In testing, if the amount of extra code required to write good errors seems repetitive and overwhelming, it might work better as a table-driven test instead. Unlike Java (jUnit's home language), Go has excellent support for data structure literals.

We understand that this is a point of contention. There are many things in the Go language and libraries that differ from modern practices, simply because we feel it's worth trying to do better.

Implementation

What compiler technology is used to build the compilers?

Gccgo has a C++ front-end with a recursive descent parser coupled to the standard gcc back end. 6g is written in C using yacc/bison for the parser. Although it's a new program, it fits in the Plan 9 C compiler suite (http://plan9.bell-labs.com/sys/doc/compiler.html) and uses a variant of the Plan 9 loader to generate ELF binaries.

We considered writing 6g, the original Go compiler, in Go itself but elected not to do so because of the difficulties of bootstrapping and especially of open source distribution - you'd need a Go compiler to set up a Go environment. Gccgo, which came later, makes it possible to consider rewriting 6g in Go, which might well happen. (Go would be a fine language in which to implement a compiler; a native lexer and parser are already available in pkg/go.)

We also considered using LLVM for 6g but we felt it was too large and slow to meet our performance goals.

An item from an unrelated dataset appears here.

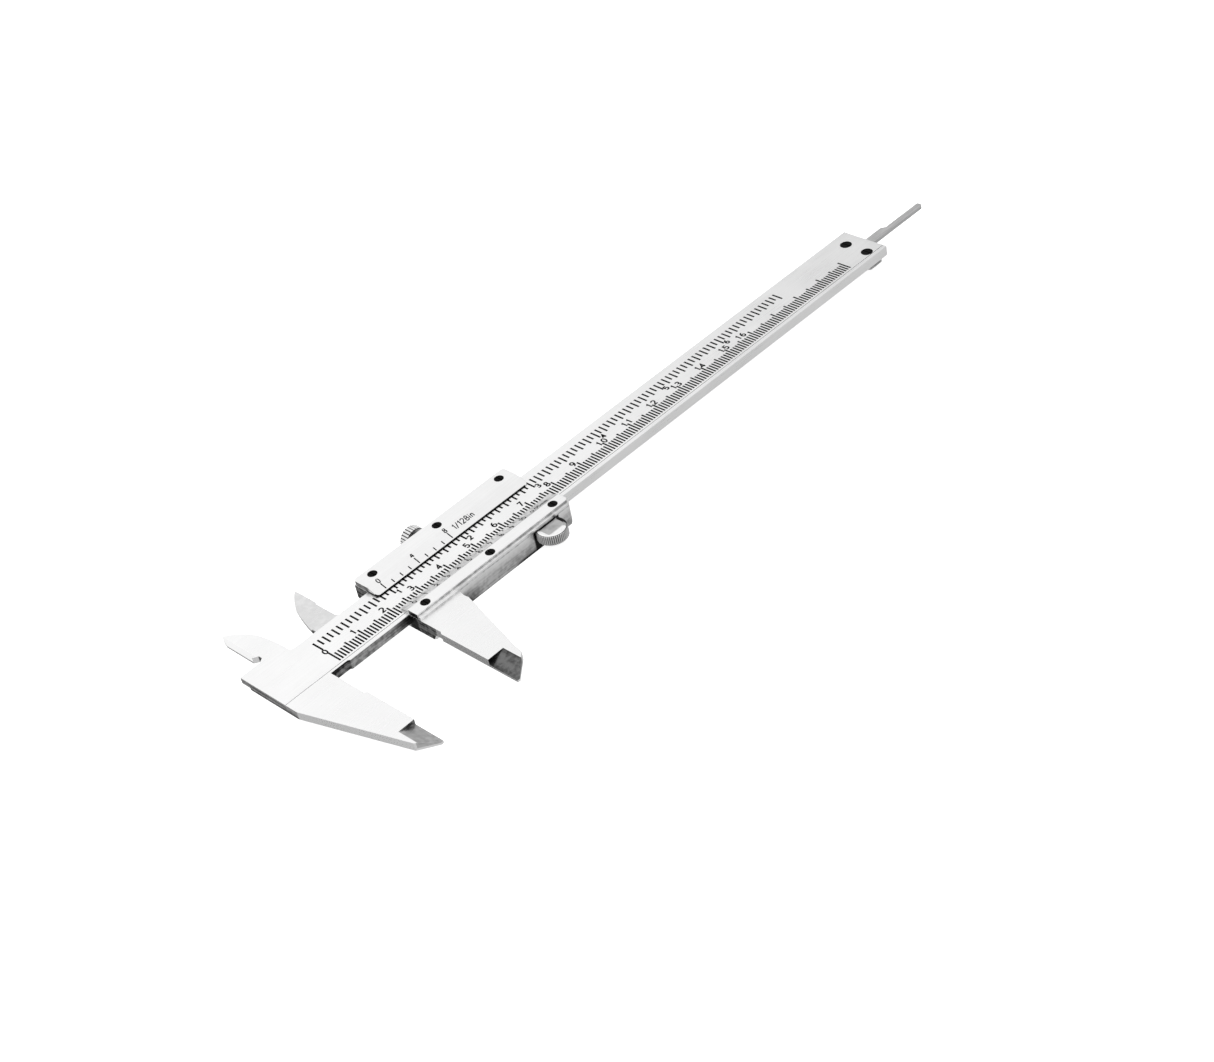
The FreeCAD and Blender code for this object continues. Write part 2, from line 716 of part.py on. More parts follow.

How is the runtime implemented?

Again due to bootstrapping issues, the runtime is mostly in C (with a tiny bit of assembler) although Go is capable of implementing most of it now. Gccgo's runtime uses glibc; 6g uses a custom library, compiled with 6c (the Plan 9 C compiler) to keep the footprint under control. The version of 6c used supports segmented stacks for goroutines; work is underway to provide the same stack management in gccgo.